How do we know that he didn't do something between the time he left his lookout point on the Cathedral and got to the rooftop where Nick and Eddie were holed up at? A stretch, I know, but in all fairness...
And so what? He isn't interested in broadcasting himself to the public at large, he just wants all crime eliminated, which logically does more good in the long run than stopping to help every boo-boo that the Gothamites get. He's got a city to clean up, he can't waste time. The sooner all criminals are too cowed to do anything wrong, the sooner Gothamites are safe. He doesn't have time to waste just freaking out the citizens. Would YOU really be receptive to a weirdo in a Bat suit after you got mugged and a gun pointed at you? Those people were in no mental shape to take seeing a six foot bat confront them.

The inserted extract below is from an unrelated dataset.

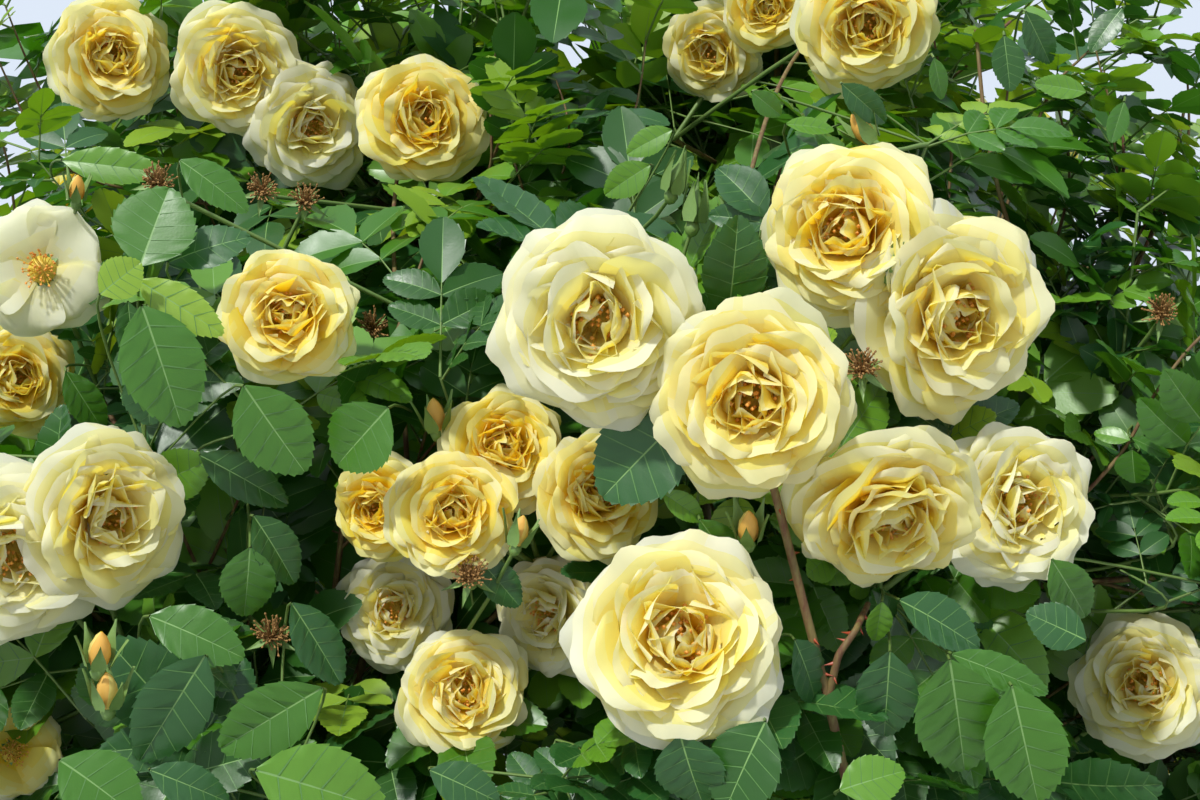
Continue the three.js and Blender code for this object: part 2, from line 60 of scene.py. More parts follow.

The one thing I've noticed about people who criticize Burton's material is that they all have a sufficient lack of knowledge on the intimacies of the human condition. They would read body language and read between the lines in real life. But they don't for a film? I wasn't aware that we were supposed to turn our brains off when the projector turned on. If youre not looking in life, the subtext will pass you by, and it is so for many films, including most of Burton's. If it was people reading too much into them, there simply wouldn't be such a high percentage of people who appreciate his work. It's films like
Batman Begins that oversimplify that make people completely blind to the intricate nature of a director like Tim Burton, especially in regards to his work on the Batman films.
You don't have to like him, but realize that there may be more to his work that you're seeing.